# What you should do:
Select every line holding the word "scene" and copy it.

┌─ Material provided

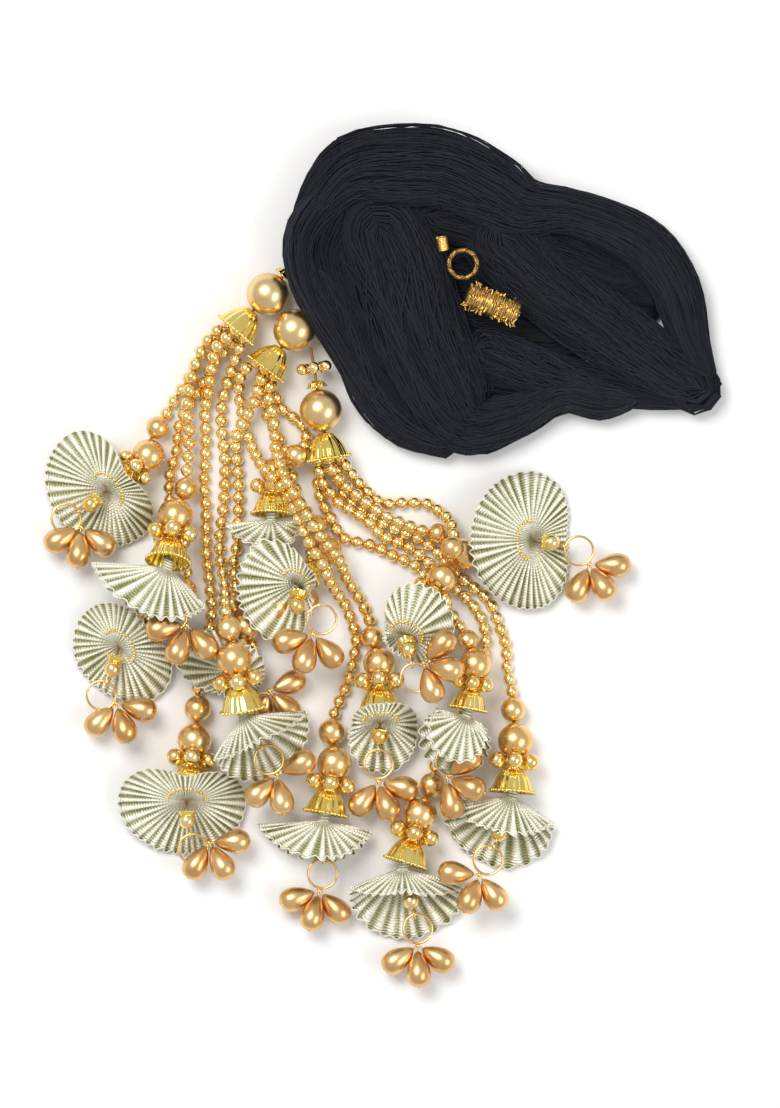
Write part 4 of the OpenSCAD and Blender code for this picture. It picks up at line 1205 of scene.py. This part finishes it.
def hankThreads(group, seed, low):
    chance = np.random.default_rng(seed)
    lines = []
    tints = []
    for bundle in group:
        frames = bundleFrames(bundle)
        count = int(float(np.mean(frames[2])) * hankSizes["perWidth"] * (1.0 if low else 2.0))
        # The low layer and the gap-filling bundles are darkened: painted shade in the crevices
        shade = 0.3 if low or bundle in bridges[2:] else 1.0
        for k in range(count):
            even = 2 * (k + chance.random()) / count - 1
            across = math.sin(math.pi * even / 2) if k % 3 == 0 else even
            layer = hankSizes["layerDepth"] * chance.random() ** 2
            lines.append(threadLine(frames, across, layer, chance, hankSizes["sway"]))
            # Threads on a bundle's crest are a little lighter: painted highlight
            top = 1 - abs(across)
            tints.append(shade * (0.12 + 0.85 * chance.random() ** 2.2 + 0.16 * top))
    return laidThreads("threads", lines, tints, "navy", hankSizes["thread"], 3, seed)


def makeHank():
    chance = np.random.default_rng(hankSizes["seed"])
    bodies = meshFrom("hankBodies", [bundleBody(bundle) for bundle in [*bundles, *bridges]])
    facesOut(bodies)
    makePiece("hankBody", bodies, "thread_black", "hank")
    upper = hankThreads(bundles[:-1], hankSizes["seed"], False)
    makePiece("hankThreads", upper, "thread_black", "hank")
    between = joined("between", [hankThreads(bridges, hankSizes["seed"] + 1, False),
                                 hankThreads(bundles[-1:], hankSizes["seed"] + 2, True)])
    makePiece("hankBridges", between, "thread_black", "hank")
    print("hank faces:", len(upper.polygons), len(between.polygons))
    lines = []
    tints = []
    for k in range(hankSizes["looseThreads"]):
        bundle = bundles[k % (len(bundles) - 1)]
        frames = bundleFrames(bundle)
        line = threadLine(frames, chance.uniform(-1, 1), -0.3, chance, hankSizes["looseSway"], 1.02)
        first = int(chance.uniform(0, len(line) * 0.4))
        last = int(chance.uniform(len(line) * 0.6, len(line)))
        lines.append(line[first:last])
        tints.append(chance.uniform(0.5, 1.0))
    loose = laidThreads("loose", lines, tints, "navy", hankSizes["loose"], 3, 5)
    makePiece("hankLoose", loose, "thread_black", "hank")


makeHank()
print("hank made")


# Windings of metallic thread: a bristly roll, and a twisted loop darkened as painted shade, with a bright end

windingSizes = {"from": (27, 85.5, 19.6), "to": (44.5, 78.6, 18), "radius": 3.75, "turns": 27,
                "rollThread": (0.9, 0.3, 0.3), "bristles": 170, "loopPlace": (26, 95.5, 16.6),
                "loopRadius": 4.6, "loopTube": 0.6, "loopStrands": 7, "loopThread": (0.9, 0.4, 0.2),
                "coilRadius": 1.5, "coilTurns": 8, "coilLength": 4.4, "coilPlace": (-6.3, 4.6, 1.0),
                "seed": 8}


def makeRoll():
    chance = np.random.default_rng(windingSizes["seed"])
    a = np.array(windingSizes["from"], dtype=float)
    b = np.array(windingSizes["to"], dtype=float)
    way = unit(b - a)
    length = np.linalg.norm(b - a)
    axes = frameFor(way)
    r = windingSizes["radius"]
    core = lathe([[pole, 0.3], [r * 0.8, 0.3], [r * 0.92, 1.5], [r * 0.92, length - 1.5],
                  [r * 0.8, length - 0.3], [pole, length - 0.3]], a, way, "zariThread", 28)
    lines = []
    tints = []
    for layer in range(2):
        points = []
        steps = windingSizes["turns"] * 18
        for k in range(steps + 1):
            u = k / steps
            angle = 2 * math.pi * windingSizes["turns"] * u * (1 if layer == 0 else -0.82)
            bulge = r * (0.9 + 0.1 * math.sin(math.pi * u)) + 0.22 * math.sin(7 * angle / 5 + layer)
            at = 0.8 + (length - 1.6) * u
            points.append(a + way * at + (axes[0] * math.cos(angle) + axes[1] * math.sin(angle)) * bulge)
        lines.append(points)
        tints.append(0.4 + 0.3 * layer)
    for k in range(windingSizes["bristles"]):
        angle = chance.uniform(0, 2 * math.pi)
        at = chance.uniform(0.4, length - 0.4)
        out = axes[0] * math.cos(angle) + axes[1] * math.sin(angle)
        lean = unit(out * 0.45 + way * chance.uniform(-1, 1) + np.cross(way, out) * chance.uniform(-1.2, 1.2))
        start = a + way * at + out * r * 0.92
        reach = chance.uniform(1.0, 2.4)
        lines.append([start, start + lean * reach * 0.5 + out * 0.15, start + lean * reach])
        tints.append(chance.uniform(0.2, 1.0))
    wound = laidThreads("wound", lines, tints, "zari", windingSizes["rollThread"], 5, 3)
    core[3]["threadTint"] = np.full(len(core[0]), 0.2)
    coreMesh = meshFrom("core", [core])
    makePiece("windingRoll", joined("roll", [coreMesh, wound]), "zari", "winding_1")


def makeLoop():
    place = np.array(windingSizes["loopPlace"], dtype=float)
    lines = []
    tints = []
    strands = windingSizes["loopStrands"]
    for s in range(strands):
        points = []
        for k in range(121):
            a = 2 * math.pi * k / 120
            twist = 2 * math.pi * s / strands + 9 * a
            r = windingSizes["loopRadius"] + windingSizes["loopTube"] * math.cos(twist)
            points.append([*circlePoint(r, a), windingSizes["loopTube"] * math.sin(twist)])
        lines.append(turned(points, place, (-0.1, -0.14, 0.985)))
        # The loop's strands get the darkest tints: painted shade, as the loop lies in shadow between bundles
        tints.append(0.35 * s / strands)
    coil = []
    stepsPerTurn = 14
    steps = windingSizes["coilTurns"] * stepsPerTurn
    r = windingSizes["coilRadius"]
    for k in range(steps + 1):
        a = 2 * math.pi * k / stepsPerTurn
        coil.append([*circlePoint(r, a), windingSizes["coilLength"] * k / steps])
    lines.append(turned(coil, place + np.array(windingSizes["coilPlace"]), (-0.2, 1.0, 0.15)))
    tints.append(1.0)
    loop = laidThreads("loop", lines, tints, "zari", windingSizes["loopThread"], 5, 4)
    makePiece("windingLoop", loop, "zari", "winding_2")


makeRoll()
makeLoop()
print("windings made")


# Floor and light

lightSizes = {"key": 14.0, "fill": 5.0, "sky": 0.6}


def makeStage():
    data = bpy.data.meshes.new("floor")
    data.from_pydata([(-1.5, -1.5, 0), (1.5, -1.5, 0), (1.5, 1.5, 0), (-1.5, 1.5, 0)], [], [(0, 1, 2, 3)])
    floor = addObject("floor", data)
    material, tree, shader = newMaterial("floorCloth", (0.86, 0.86, 0.87), 0.0, 0.85)
    place = addNode(tree, "ShaderNodeTexCoord")
    soft = noiseOn(place, 5, 2)
    tinted(soft, "Fac", shader, (0.87, 0.87, 0.87), (0.92, 0.92, 0.92), 0.3, 0.7)
    data.materials.append(material)


def addLight(name, place, size, energy, color):
    # Lamp that shines at the middle of the part
    data = bpy.data.lights.new(name, "AREA")
    data.shape = "RECTANGLE"
    data.size = size[0]
    data.size_y = size[1]
    data.energy = energy
    data.color = color
    light = addObject(name, data)
    light.location = place
    light.rotation_euler = mathutils.Matrix(frameFor(place).tolist()).transposed().to_euler()


def makeLights():
    bpy.context.scene.view_settings.view_transform = "Standard"
    addLight("key", (-0.45, 0.55, 1.3), (0.7, 0.7), lightSizes["key"], (1.0, 0.985, 0.96))
    addLight("fill", (0.9, -0.3, 1.0), (0.8, 0.5), lightSizes["fill"], (0.96, 0.98, 1.0))
    world = bpy.data.worlds.new("sky")
    world.use_nodes = True
    sky = world.node_tree.nodes["Background"]
    sky.inputs["Color"].default_value = (1.0, 1.0, 1.0, 1)
    sky.inputs["Strength"].default_value = lightSizes["sky"]
    bpy.context.scene.world = world


makeStage()
makeLights()
print("stage made")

└─

# Task response:
Write part 4 of the OpenSCAD and Blender code for this picture. It picks up at line 1205 of scene.py. This part finishes it.
    bpy.context.scene.view_settings.view_transform = "Standard"
    bpy.context.scene.world = world